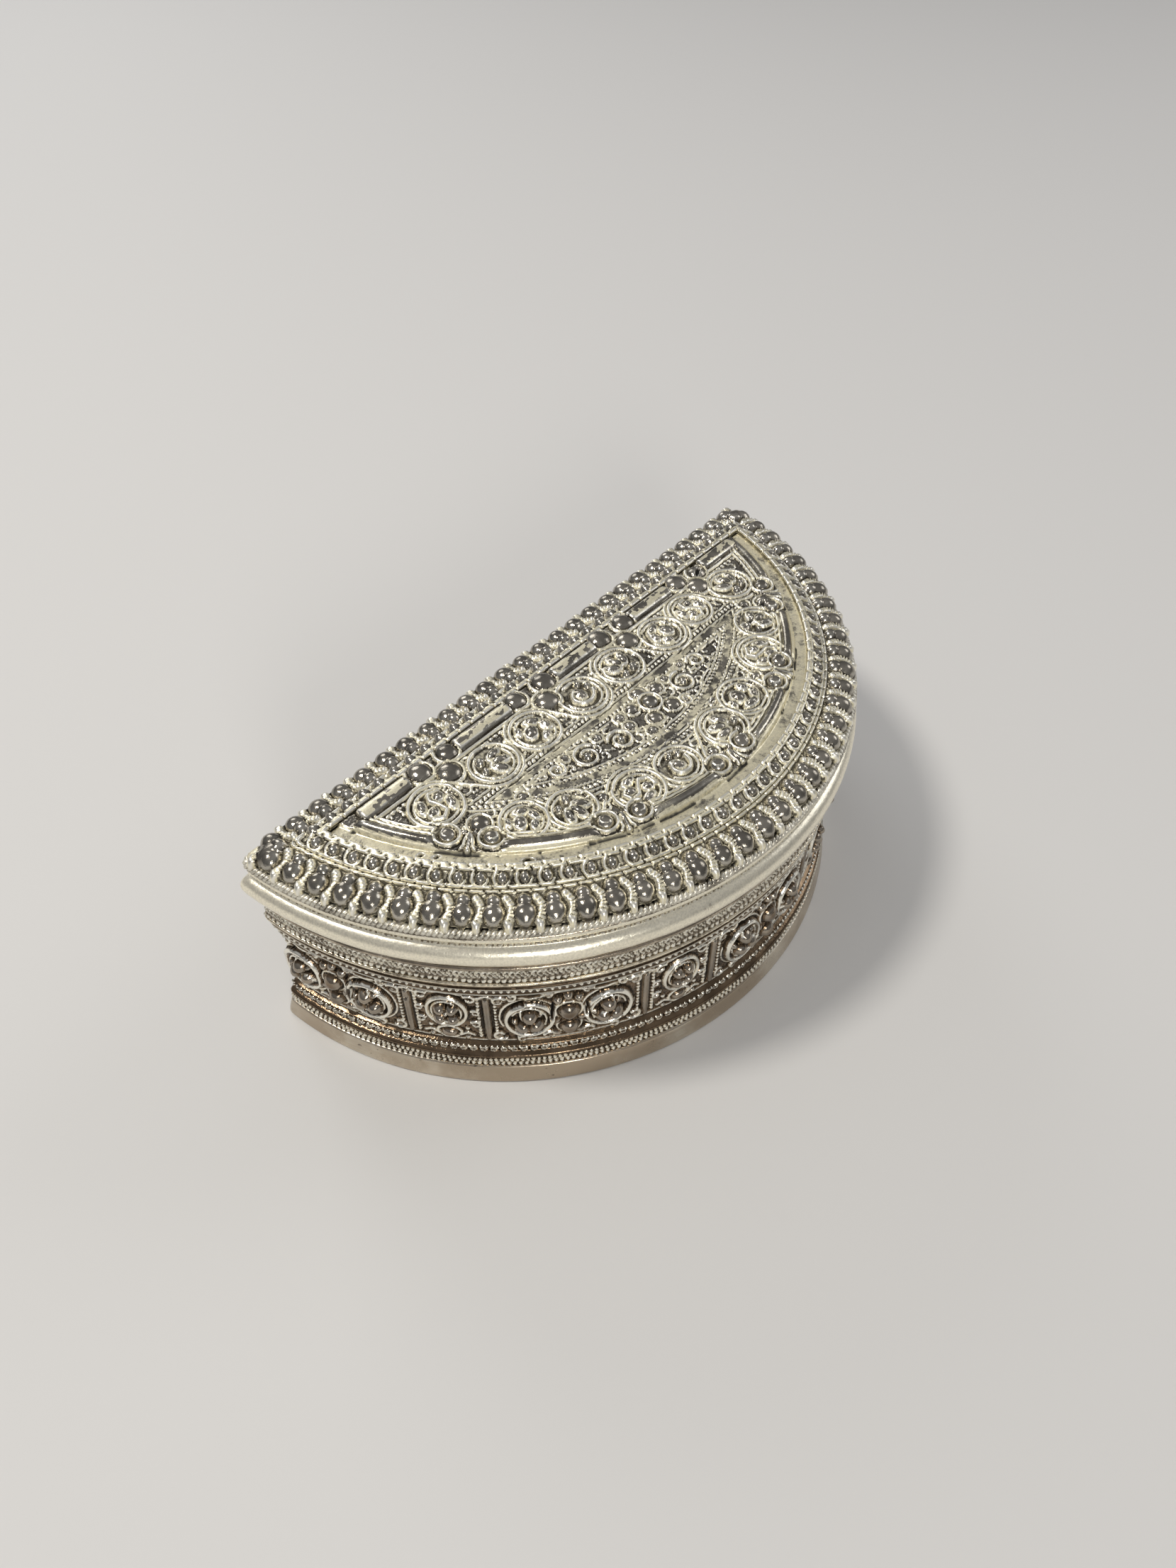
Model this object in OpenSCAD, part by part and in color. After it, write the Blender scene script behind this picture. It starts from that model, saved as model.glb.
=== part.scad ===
// Half-moon betel lime box in chased silver, with a deep lift-off lid.
// The straight side faces +Y, the curved side faces -Y, and the box stands on Z = 0.

/* [Plan] */
// Radius of the curved side, measured at the rope wire
side_r = 62; // [52:1:80]
// How far the straight side lies in front of the centre of the curve
chord_gap = 3.5; // [0:0.5:8]
// Thickness of the silver sheet
sheet_t = 0.8; // [0.6:0.1:1]

/* [Box] */
// Height of the box wall's rim above the table
box_h = 29.2; // [27:0.2:36]
// Height of the plain foot band
foot_h = 4.2; // [3:0.2:6]
// How far the foot flares out past the rope wire
foot_flare = 0.9; // [0.4:0.1:1.3]
// Inset of the foot band's top edge
foot_top_in = -0.3; // [-0.4:0.1:0.2]
// Inset of the foot band's inner face
foot_in = 0.8; // [0.6:0.1:1]
// Gap between the base plate and the table
base_lift = 0.5; // [0.2:0.1:1]
// Thickness of the base plate
base_t = 0.9; // [0.6:0.1:1.5]
// Height of the chased bands between the foot and the panel
lower_bands_h = 5.6; // [4.4:0.2:7.8]
// Height of the chased bands between the panel and the rim
upper_bands_h = 4.8; // [4.4:0.2:6]
// Inset of the panel's ground
panel_in = 1.7; // [1.3:0.1:2]

/* [Collar] */
// Height of the collar above the box wall's rim
collar_rise = 7; // [3:0.5:10]
// Length of the collar that is soldered inside the wall
collar_hold = 3.4; // [2:0.2:4]
// Inset of the collar's outer face
collar_in = 2; // [1.8:0.1:2.4]
// Clearance between the collar and the lid's skirt
lid_fit = 0.1; // [0.05:0.05:0.3]
// Solder seam between the collar and the box wall
seam = 0.1; // [0.05:0.05:0.3]

/* [Lid] */
// Gap between the box wall's rim and the lid's skirt
parting_gap = 0.3; // [0.2:0.1:0.8]
// Height of the lid's skirt
skirt_h = 14.1; // [13.6:0.1:20]
// Radius of the half-round band
band_r = 2.2; // [1.8:0.1:2.3]
// How far the half-round band stands out past the rope wire
band_out = 1.4; // [0.8:0.1:1.6]
// Height of the half-round band's middle above the skirt's lower edge
band_z = 7.7; // [7.6:0.1:8.4]
// Radius of the rope wire
rope_r = 0.9; // [0.6:0.05:1]
// Inset of the rope wire's middle
rope_in = 0.3; // [0:0.1:0.4]
// Inset of the lid plate's edge
plate_in = 0.4; // [0.2:0.1:0.8]
// Thickness of the lid plate's turned edge
plate_edge = 0.6; // [0.4:0.1:1]
// Width of the sloping shoulder that carries the gadroons
knee_in = 5.6; // [5.4:0.1:6]
// Rise of the shoulder over the gadroons
knee_rise = 1.8; // [1:0.1:3]
// Inset of the shoulder's inner edge
shoulder_in = 8.6; // [8.2:0.1:9.2]
// Rise of the shoulder from the gadroons to the field
shoulder_rise = 2.1; // [1:0.1:3]
// Width of the plain channel inside the shoulder
channel_w = 2.2; // [1.8:0.1:2.6]
// Depth of the plain channel
channel_d = 0.5; // [0.3:0.1:0.7]

/* [Lid border] */
// Distance between gadroons
gadroon_pitch = 4.55; // [4:0.05:8]
// Radius of a gadroon's outer bead
gadroon_r = 1.85; // [1.2:0.05:2]
// Inset of the row of outer beads
gadroon_in = 2.3; // [2.2:0.1:2.6]
// Radius of a gadroon's inner bead
inner_bead_r = 1.2; // [0.8:0.05:1.4]
// Inset of the row of inner beads
inner_bead_in = 4.6; // [4.3:0.1:4.8]
// Half the width of the straps between the gadroons
strap_r = 0.5; // [0.3:0.05:0.6]
// Radius of a small scroll bead
scroll_r = 1; // [0.5:0.05:1.1]
// Inset of the row of scroll beads
scroll_in = 7.1; // [6.8:0.1:7.3]
// Distance between scroll beads
scroll_pitch = 3.27; // [2.8:0.05:6]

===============

#### Exercise directions:
Write out, exactly and with nothing else, the lines of the listing above from its first line through the line with "stands on Z = 0.".

#### The solution:
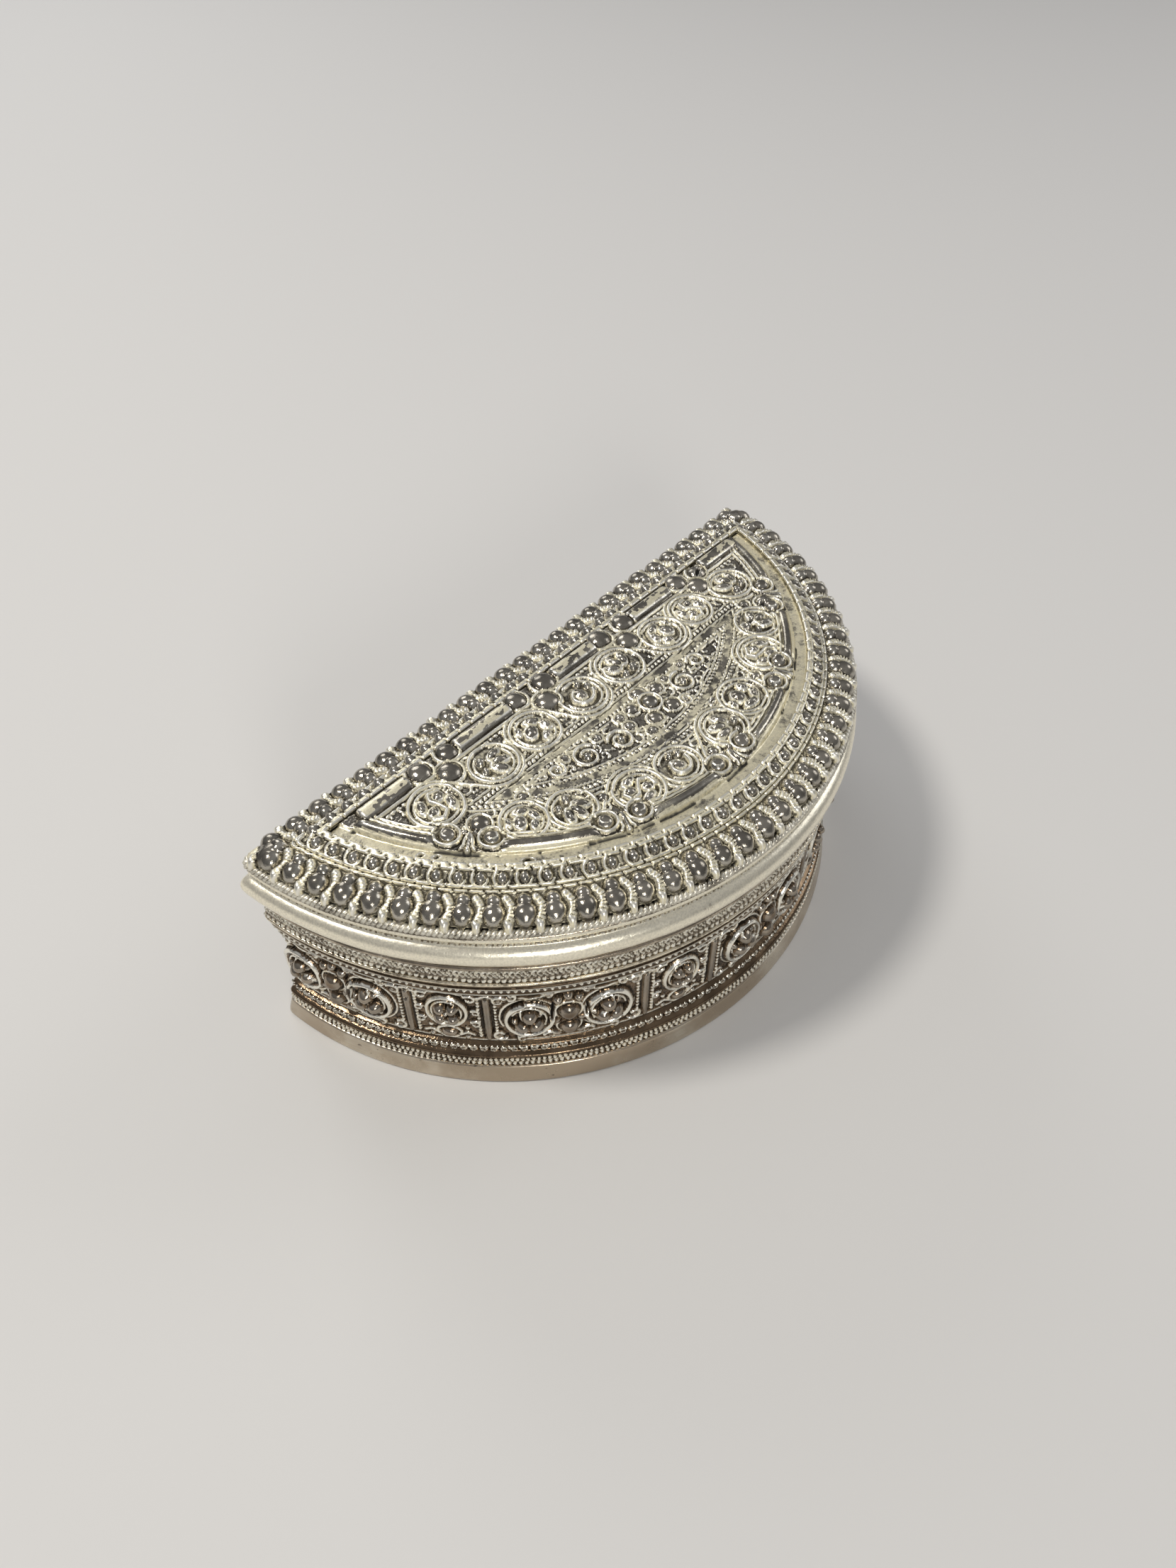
Model this object in OpenSCAD, part by part and in color. After it, write the Blender scene script behind this picture. It starts from that model, saved as model.glb.
=== part.scad ===
// Half-moon betel lime box in chased silver, with a deep lift-off lid.
// The straight side faces +Y, the curved side faces -Y, and the box stands on Z = 0.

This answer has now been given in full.